The government there subsidizes launch costs to prop up its state-owned entities, he said. “This in turn places our own satellite manufacturers at a competitive disadvantage.”
Lamborn included a provision in last year’s National Defense Authorization Act that bans the procurement of satellite communication by the U.S. government if such systems use satellites or components designed or manufactured by China.
Dean Cheng, senior research fellow with the Asia Study Center at the Heritage Foundation, said China is filling global market needs for cheaper satellites. Countries like Nigeria, Bolivia and Venezuela are able to buy satellites “for a price that frankly no country can really compete with,” said Cheng. “The question is whether Intelsat and Eutelsat are going to necessarily buy a satellite from Boeing if the Chinese can offer a satellite of relatively comparable capability for a purely commercial purpose.”
China also is poised to become a major player in the burgeoning small-satellite sector, Cheng said. “We expect to see the Chinese start moving into that arena. These are areas that will potentially constitute revolutionary capabilities and the Chinese recognize that it’s important to play there.”
The exploitation of data from space will be a booming business for China, he said. “The Chinese are almost certainly going to be offering data as they deploy constellations,” Cheng added. “We should expect to see them offering data at very competitive rates, potential undercutting prices to a variety of users.”
William Carter, a fellow at the technology policy program at the Center for Strategic and International Studies, said the United States’ best hope to stay ahead of China in space lies in the commercial sector. “There’s actually a huge amount of innovation happening in the United States in the private sector,” he said. The free market is “driving them to innovate and find ways to cut cost and deliver better capabilities,” Carter said. “So I think there may be room to do more to combat China … but I would also say that there’s probably more reason for optimism about the U.S. commercial space sector today than there has been in a while.”
Whereas in the past China has put more emphasis on legal and illegal acquisition of technology, it is now developing technology on its own, Cheng said, “which means both a reduced time lag and a greater ability of China to set the very terms of the technology debate.”
When the Chinese talk about improving information gathering, he said, “We’re not talking about just cyber, we are talking about space capabilities including countering potential adversaries through things like anti-satellite weapons as well as jamming.”
Unlike the United States, China’s centralized government can more easily spin in private sector innovations into the military, noted Paul Scharre, senior fellow with the technology and national security program at the Center for a New American Security. China has set a goal to be the world leader in artificial intelligence by 2030 and will have major advantages in translating these private sector gains into national security applications.

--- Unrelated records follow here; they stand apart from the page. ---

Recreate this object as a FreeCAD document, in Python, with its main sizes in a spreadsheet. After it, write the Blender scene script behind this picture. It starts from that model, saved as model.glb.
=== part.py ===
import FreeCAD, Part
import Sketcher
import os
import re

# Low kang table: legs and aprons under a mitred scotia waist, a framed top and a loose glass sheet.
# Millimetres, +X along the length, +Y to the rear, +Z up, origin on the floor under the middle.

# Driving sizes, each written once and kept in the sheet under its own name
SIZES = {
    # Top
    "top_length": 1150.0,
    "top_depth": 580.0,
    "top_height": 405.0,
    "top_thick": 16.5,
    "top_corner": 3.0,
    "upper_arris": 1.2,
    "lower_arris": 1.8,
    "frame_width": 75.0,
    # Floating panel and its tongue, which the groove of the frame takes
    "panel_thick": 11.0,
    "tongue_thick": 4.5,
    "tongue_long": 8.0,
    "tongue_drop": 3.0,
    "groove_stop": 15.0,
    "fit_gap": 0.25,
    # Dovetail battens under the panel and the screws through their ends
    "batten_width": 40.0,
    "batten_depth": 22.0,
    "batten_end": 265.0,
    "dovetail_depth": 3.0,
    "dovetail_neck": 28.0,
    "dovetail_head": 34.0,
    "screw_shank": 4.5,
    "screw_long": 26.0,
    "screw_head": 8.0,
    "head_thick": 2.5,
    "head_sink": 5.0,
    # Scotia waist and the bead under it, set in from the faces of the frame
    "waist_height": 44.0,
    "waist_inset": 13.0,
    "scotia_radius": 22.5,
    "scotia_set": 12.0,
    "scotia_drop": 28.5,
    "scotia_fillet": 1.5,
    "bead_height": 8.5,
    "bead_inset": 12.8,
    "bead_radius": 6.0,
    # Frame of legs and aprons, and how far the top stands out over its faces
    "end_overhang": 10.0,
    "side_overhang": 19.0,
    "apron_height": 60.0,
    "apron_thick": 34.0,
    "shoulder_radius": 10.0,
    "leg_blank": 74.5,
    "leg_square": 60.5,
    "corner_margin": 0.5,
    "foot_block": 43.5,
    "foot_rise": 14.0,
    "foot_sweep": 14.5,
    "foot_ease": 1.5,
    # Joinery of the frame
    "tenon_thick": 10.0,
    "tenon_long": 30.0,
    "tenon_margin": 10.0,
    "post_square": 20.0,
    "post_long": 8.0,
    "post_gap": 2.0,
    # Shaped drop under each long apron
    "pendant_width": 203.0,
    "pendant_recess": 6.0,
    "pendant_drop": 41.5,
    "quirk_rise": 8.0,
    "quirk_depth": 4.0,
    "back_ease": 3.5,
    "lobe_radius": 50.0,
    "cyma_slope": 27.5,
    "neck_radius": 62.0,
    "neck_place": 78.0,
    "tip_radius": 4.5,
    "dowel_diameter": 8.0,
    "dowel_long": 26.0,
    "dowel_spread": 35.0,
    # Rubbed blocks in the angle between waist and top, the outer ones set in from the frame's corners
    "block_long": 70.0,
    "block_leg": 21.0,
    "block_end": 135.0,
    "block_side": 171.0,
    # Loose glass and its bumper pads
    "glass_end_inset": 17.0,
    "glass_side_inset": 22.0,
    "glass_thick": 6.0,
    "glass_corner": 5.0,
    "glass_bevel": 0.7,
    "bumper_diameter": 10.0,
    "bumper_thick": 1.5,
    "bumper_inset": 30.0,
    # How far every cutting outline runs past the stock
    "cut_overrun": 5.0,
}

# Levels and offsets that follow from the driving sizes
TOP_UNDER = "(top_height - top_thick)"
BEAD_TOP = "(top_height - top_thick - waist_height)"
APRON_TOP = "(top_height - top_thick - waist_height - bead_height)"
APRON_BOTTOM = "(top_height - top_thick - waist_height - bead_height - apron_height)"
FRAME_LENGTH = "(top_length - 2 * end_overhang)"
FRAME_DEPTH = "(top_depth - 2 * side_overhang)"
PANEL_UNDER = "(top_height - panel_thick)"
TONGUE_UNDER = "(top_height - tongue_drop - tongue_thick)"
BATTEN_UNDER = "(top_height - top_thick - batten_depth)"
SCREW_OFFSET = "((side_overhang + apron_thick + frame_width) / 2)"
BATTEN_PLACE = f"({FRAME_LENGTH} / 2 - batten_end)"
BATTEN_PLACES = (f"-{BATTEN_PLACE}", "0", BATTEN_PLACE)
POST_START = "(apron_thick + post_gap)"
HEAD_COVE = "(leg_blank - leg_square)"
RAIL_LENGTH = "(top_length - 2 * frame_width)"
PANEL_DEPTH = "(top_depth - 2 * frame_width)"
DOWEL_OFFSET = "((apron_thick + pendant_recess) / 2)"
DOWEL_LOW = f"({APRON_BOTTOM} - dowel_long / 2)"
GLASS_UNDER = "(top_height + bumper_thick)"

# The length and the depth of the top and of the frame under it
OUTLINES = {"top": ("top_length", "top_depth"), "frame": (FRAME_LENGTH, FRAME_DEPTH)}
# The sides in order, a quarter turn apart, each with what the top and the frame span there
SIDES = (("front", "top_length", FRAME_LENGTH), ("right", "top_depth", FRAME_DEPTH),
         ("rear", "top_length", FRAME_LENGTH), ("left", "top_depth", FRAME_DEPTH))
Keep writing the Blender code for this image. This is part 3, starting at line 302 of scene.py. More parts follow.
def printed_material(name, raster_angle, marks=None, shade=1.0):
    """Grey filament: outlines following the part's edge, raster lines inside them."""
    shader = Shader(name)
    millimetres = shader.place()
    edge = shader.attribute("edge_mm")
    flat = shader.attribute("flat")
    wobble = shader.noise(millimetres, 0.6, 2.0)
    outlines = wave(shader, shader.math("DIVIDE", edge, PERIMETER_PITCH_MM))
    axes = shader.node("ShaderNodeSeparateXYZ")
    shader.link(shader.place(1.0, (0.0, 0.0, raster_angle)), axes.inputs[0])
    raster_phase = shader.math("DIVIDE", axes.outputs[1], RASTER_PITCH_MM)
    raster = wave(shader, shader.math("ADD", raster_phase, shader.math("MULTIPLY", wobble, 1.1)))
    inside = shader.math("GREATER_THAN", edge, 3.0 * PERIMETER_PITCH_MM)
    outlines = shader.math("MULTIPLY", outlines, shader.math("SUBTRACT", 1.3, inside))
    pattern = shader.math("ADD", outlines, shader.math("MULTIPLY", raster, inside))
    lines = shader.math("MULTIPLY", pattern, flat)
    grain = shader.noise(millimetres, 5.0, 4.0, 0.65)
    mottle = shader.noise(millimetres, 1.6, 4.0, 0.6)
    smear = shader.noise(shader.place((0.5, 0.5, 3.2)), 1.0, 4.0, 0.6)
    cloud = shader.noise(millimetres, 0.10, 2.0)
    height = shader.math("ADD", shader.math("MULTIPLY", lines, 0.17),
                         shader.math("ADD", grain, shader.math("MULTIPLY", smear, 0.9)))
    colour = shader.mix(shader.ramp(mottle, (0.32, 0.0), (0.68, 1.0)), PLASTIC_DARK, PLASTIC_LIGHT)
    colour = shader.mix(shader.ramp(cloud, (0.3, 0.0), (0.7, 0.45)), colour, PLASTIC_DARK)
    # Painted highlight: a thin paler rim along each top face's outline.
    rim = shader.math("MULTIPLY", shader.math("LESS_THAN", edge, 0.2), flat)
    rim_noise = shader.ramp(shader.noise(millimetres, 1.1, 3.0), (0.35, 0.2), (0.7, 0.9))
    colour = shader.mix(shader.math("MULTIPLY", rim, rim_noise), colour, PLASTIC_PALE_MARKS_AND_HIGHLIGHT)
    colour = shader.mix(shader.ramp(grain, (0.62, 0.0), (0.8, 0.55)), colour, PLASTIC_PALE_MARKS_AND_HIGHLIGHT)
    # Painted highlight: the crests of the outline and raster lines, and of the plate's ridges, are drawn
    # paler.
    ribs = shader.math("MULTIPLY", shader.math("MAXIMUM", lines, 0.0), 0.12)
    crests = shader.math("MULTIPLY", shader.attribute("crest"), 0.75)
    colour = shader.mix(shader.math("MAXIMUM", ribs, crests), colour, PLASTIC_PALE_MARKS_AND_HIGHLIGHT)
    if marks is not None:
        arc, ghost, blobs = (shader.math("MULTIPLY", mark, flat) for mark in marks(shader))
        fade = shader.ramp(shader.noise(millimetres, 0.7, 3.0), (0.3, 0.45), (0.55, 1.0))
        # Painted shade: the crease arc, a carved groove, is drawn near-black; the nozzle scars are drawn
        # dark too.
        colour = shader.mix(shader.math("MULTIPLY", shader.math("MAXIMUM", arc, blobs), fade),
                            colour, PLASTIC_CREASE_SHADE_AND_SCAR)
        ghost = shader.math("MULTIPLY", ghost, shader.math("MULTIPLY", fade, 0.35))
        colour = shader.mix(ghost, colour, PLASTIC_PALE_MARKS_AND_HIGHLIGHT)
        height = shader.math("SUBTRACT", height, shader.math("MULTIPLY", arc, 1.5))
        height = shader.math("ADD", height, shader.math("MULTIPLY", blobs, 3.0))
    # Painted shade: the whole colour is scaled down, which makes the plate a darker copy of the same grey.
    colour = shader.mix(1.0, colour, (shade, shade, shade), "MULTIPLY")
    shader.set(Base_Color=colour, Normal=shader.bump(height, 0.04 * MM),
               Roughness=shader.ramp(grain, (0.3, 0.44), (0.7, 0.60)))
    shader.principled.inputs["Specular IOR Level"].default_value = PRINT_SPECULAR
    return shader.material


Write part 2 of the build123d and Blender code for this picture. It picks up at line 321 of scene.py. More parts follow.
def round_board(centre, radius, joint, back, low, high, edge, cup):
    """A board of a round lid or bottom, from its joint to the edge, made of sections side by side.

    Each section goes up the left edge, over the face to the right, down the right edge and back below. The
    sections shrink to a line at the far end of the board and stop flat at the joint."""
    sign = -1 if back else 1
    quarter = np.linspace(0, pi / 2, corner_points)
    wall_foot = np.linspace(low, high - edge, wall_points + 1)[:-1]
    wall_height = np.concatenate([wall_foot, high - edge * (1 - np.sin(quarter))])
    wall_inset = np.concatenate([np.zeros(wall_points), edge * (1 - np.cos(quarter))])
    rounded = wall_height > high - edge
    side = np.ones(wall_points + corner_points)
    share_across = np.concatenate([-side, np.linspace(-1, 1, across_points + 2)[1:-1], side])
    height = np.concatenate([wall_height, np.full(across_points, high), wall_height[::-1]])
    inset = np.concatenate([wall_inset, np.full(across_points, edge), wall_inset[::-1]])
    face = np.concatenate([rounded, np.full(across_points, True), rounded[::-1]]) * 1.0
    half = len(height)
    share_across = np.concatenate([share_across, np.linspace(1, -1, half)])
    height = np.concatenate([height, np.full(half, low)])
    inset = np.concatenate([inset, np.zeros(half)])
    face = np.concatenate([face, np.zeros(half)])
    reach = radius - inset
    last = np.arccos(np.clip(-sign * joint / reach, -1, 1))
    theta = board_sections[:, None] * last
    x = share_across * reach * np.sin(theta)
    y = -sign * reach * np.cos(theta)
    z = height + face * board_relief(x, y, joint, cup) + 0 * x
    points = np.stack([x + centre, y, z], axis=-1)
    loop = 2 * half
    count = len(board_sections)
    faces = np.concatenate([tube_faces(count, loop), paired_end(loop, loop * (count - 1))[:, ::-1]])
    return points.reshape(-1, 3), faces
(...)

Stefanik said these development should be a wakeup call for the U.S. government. For years partisan divisions have stalled federal funding for key technology programs and the appropriations process is essentially broken. “China’s leadership appears to recognize the connection between the development of many of these advanced technologies and economic growth. This is something we should remind ourselves,” she said. “Perhaps it is a lesson we need to relearn amidst our debates on sequestration and continuing resolutions.”
There is hope on Capitol Hill that the re-establishment of the undersecretary of defense for research and engineering will move the Pentagon’s technology efforts in a different direction. “I firmly believe that the undersecretary for R&E needs to be the prime mover to drive change and foster innovation within the department,” said Stefanik.
The undersecretary for R&E will be in a “unique position to drive a national-level dialogue for science and technology policy,” she noted. “So therefore we have significant expectations of Dr. Mike Griffin, the nominee to be undersecretary for research and engineering.”
Stefanik insisted that the “threats we face from China and others demand that we energize and organize our government to ensure that policy keeps pace with technology.”